New York Yankees Player Preview: Jacoby Ellsbury

Jacoby Ellsbury…

There are many things that can be said about him, and a majority of them are negative. He is the third highest paid player on the Yankees, behind only Stanton and Tanaka; Ellsbury is the Yankees 5th outfield option at this point. Injuries have plagued him throughout his career and he still has three years left in pinstripes.

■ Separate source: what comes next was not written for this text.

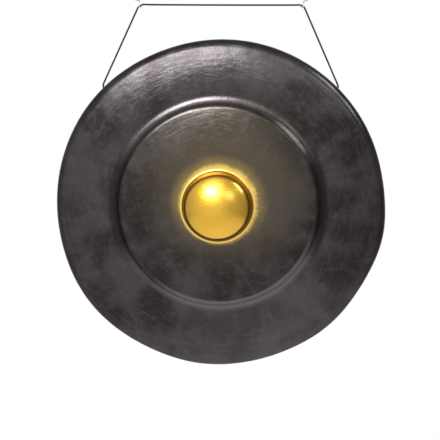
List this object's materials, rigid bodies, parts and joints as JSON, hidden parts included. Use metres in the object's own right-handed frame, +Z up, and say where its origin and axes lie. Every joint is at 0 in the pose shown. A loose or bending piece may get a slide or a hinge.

Ellsbury’s numbers last season:

264 AVG, 7 HR, 39 RBI, .348 OBP, .402 SLG


Ellsbury is from Madras, Oregon and is the first major league player of Navajo decent. He attended Madras High School and played five sports. He was selected by the Rays in the 23rd round of the 2002 MLB Draft. Ellsbury decided to go to Oregon State where he was a Baseball-America first team All-American and was the PAC-10 co-player of the year in 2005. In 2005, Ellsbury was selected in the first round by the Red Sox.

Becoming a Yankee:

Ellsbury won two World Series Championships with the Red Sox in 2007 and 2013. The Yankees had lost Robinson Cano in the off-season of the 2014 season. As a reaction to losing Cano the Yankees gave Ellsbury a seven year $153 million dollar deal.

The deal was a clear reactionary move to Cano leaving. The bombers took a chance on Ellsbury who had played at an MVP level. People were split on if the deal was a good one for the Yankees. Now four years into his career with the Yankees, the deal has proved to be a terrible one.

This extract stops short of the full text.